● DIRECTION: The required output consists solely of the lines from the one containing "const coverGroup = new THREE.Group();" down to the one containing "zip(*points))), Vector(map(max, zip(*points)))", both included, each quoted exactly.

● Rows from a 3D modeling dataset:
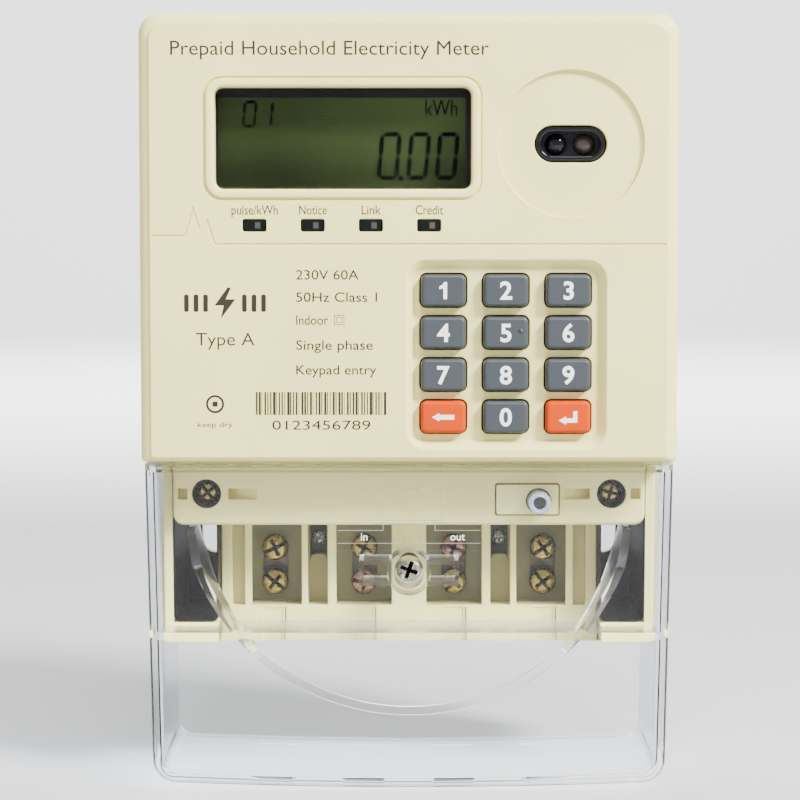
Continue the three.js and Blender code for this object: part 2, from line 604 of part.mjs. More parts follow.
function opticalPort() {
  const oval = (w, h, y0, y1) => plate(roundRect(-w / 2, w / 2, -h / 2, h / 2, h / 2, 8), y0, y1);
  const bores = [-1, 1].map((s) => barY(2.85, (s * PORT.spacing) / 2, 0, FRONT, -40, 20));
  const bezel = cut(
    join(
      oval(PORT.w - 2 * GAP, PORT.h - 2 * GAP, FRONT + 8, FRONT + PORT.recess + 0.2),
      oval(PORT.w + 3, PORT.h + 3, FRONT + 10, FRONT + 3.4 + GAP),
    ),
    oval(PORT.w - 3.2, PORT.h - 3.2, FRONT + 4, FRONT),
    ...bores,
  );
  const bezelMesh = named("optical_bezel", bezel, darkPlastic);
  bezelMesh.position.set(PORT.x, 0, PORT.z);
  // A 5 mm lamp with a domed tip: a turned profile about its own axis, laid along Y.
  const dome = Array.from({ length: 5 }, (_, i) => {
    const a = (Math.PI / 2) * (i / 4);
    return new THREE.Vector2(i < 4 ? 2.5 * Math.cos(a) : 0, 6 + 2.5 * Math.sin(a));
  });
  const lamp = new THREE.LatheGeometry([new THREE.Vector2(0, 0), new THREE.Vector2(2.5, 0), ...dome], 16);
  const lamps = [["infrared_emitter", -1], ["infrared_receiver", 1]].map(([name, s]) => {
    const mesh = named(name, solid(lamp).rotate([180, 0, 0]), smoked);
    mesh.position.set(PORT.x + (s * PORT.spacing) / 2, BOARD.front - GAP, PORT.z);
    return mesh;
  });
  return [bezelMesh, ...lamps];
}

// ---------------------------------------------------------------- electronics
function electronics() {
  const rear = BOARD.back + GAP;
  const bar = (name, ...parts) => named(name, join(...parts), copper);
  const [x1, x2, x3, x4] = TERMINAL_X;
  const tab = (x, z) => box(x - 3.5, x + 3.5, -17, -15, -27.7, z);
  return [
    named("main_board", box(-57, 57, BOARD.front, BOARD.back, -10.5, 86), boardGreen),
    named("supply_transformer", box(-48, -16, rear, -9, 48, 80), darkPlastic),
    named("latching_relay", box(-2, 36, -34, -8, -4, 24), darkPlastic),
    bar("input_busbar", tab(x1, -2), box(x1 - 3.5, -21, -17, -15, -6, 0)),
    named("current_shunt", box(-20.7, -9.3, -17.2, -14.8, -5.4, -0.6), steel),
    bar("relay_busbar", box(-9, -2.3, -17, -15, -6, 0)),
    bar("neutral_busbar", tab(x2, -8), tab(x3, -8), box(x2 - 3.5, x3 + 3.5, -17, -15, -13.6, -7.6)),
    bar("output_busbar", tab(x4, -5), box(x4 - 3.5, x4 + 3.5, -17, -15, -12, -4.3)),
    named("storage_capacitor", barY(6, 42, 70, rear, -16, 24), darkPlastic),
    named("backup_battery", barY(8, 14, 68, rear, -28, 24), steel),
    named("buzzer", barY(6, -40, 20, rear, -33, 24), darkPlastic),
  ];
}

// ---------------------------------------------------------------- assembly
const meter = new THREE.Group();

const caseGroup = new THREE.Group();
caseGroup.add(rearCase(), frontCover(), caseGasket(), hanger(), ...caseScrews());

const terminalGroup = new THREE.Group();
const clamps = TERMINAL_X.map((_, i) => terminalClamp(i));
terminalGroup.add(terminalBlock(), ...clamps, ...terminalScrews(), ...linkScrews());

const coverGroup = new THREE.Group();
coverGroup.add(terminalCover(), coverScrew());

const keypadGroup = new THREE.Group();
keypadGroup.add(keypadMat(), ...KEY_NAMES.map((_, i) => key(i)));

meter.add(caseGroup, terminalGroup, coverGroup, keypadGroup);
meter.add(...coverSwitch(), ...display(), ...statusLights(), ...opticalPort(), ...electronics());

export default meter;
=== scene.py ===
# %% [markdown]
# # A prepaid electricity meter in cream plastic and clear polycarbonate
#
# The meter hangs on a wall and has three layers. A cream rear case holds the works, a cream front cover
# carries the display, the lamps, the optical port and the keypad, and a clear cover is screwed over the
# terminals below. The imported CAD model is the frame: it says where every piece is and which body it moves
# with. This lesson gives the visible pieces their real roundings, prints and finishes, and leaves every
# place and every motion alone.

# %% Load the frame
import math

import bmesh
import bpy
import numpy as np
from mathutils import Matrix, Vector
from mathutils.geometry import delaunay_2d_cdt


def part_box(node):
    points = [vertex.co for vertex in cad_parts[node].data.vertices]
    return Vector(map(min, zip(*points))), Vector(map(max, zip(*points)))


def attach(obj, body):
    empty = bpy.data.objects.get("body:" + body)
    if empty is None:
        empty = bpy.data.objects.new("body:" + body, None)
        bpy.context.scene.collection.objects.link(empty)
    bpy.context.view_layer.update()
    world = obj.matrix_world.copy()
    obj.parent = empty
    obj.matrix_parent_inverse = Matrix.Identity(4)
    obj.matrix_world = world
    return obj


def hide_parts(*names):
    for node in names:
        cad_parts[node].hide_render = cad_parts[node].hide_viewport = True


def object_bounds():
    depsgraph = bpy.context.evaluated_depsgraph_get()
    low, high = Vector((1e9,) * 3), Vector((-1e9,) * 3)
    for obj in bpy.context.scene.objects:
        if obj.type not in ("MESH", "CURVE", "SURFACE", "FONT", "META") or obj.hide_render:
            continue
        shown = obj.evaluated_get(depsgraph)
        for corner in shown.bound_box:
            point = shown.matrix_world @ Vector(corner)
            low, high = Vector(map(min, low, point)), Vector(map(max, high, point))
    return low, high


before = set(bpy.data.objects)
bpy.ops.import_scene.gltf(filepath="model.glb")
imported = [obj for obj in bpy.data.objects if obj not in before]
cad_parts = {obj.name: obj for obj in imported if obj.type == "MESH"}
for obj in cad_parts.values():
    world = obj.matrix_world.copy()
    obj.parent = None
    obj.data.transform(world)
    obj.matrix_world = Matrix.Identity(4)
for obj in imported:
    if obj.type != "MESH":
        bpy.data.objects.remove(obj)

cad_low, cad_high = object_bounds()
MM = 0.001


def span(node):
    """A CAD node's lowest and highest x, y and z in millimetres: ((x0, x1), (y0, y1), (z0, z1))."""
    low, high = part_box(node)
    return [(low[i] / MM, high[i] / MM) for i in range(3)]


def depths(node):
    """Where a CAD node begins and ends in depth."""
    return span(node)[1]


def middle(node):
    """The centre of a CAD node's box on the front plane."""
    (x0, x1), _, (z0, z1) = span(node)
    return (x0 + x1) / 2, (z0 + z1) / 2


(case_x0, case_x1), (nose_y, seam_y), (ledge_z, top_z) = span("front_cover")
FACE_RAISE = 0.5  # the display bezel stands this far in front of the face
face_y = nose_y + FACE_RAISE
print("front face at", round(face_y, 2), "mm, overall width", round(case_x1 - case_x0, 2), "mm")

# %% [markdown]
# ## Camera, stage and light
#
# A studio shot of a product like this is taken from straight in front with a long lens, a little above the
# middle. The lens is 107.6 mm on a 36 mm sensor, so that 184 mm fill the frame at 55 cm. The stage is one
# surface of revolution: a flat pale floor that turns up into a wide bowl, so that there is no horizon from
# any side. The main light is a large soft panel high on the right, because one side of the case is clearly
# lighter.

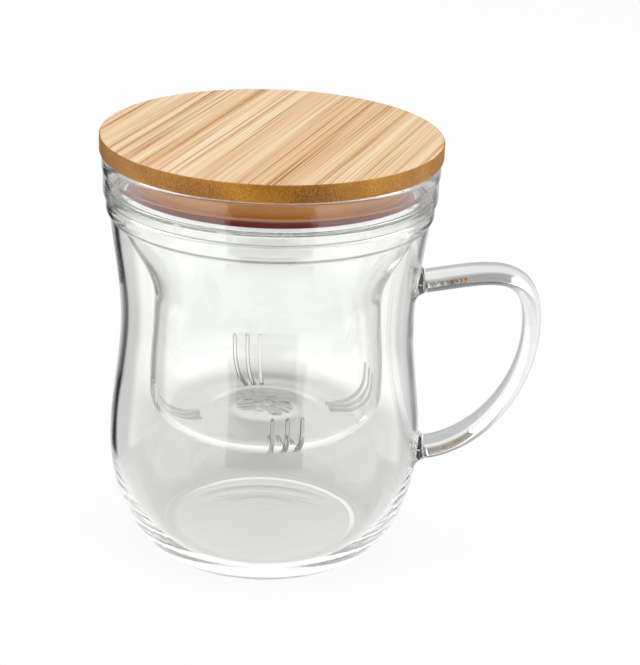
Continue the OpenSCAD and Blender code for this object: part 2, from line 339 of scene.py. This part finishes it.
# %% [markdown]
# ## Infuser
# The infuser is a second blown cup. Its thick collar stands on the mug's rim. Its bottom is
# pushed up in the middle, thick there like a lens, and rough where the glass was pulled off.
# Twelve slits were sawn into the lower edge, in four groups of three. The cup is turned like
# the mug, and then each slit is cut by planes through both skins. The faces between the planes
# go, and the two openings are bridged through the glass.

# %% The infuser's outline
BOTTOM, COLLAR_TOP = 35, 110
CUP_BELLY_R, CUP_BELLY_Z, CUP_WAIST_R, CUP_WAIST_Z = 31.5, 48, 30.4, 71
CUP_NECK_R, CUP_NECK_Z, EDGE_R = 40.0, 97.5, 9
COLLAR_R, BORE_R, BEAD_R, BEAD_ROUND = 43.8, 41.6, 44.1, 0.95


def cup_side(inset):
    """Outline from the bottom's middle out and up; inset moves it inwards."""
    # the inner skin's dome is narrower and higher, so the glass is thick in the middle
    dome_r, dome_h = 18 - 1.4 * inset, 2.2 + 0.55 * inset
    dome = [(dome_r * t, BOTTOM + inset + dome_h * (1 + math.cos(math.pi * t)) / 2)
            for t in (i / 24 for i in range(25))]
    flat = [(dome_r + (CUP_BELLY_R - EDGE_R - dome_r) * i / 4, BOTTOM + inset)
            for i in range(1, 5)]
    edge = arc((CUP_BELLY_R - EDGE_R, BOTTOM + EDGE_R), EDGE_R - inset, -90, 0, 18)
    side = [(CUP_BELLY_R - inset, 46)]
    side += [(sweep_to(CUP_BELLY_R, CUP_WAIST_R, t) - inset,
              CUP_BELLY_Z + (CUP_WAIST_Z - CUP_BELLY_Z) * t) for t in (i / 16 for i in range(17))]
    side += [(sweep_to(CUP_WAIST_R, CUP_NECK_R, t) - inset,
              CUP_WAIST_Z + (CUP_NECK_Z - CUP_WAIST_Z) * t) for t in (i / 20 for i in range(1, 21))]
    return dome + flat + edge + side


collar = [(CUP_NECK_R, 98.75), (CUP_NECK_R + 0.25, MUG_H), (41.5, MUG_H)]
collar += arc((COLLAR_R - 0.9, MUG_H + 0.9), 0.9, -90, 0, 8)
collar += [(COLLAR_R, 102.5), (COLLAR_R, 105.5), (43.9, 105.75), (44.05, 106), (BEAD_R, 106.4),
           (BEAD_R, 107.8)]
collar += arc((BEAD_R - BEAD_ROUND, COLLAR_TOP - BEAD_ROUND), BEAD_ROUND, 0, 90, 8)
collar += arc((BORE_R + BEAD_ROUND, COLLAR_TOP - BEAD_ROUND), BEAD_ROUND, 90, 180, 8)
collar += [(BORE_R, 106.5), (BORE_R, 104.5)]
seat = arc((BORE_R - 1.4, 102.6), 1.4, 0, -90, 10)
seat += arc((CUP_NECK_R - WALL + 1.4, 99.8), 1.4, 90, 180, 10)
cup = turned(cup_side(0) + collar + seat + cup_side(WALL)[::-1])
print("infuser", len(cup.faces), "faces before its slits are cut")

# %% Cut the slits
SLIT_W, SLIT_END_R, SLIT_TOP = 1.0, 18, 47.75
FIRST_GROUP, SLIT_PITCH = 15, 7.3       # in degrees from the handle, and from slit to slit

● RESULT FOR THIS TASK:
const coverGroup = new THREE.Group();
coverGroup.add(terminalCover(), coverScrew());

const keypadGroup = new THREE.Group();
keypadGroup.add(keypadMat(), ...KEY_NAMES.map((_, i) => key(i)));

meter.add(caseGroup, terminalGroup, coverGroup, keypadGroup);
meter.add(...coverSwitch(), ...display(), ...statusLights(), ...opticalPort(), ...electronics());

export default meter;
=== scene.py ===
# %% [markdown]
# # A prepaid electricity meter in cream plastic and clear polycarbonate
#
# The meter hangs on a wall and has three layers. A cream rear case holds the works, a cream front cover
# carries the display, the lamps, the optical port and the keypad, and a clear cover is screwed over the
# terminals below. The imported CAD model is the frame: it says where every piece is and which body it moves
# with. This lesson gives the visible pieces their real roundings, prints and finishes, and leaves every
# place and every motion alone.

# %% Load the frame
import math

import bmesh
import bpy
import numpy as np
from mathutils import Matrix, Vector
from mathutils.geometry import delaunay_2d_cdt


def part_box(node):
    points = [vertex.co for vertex in cad_parts[node].data.vertices]
    return Vector(map(min, zip(*points))), Vector(map(max, zip(*points)))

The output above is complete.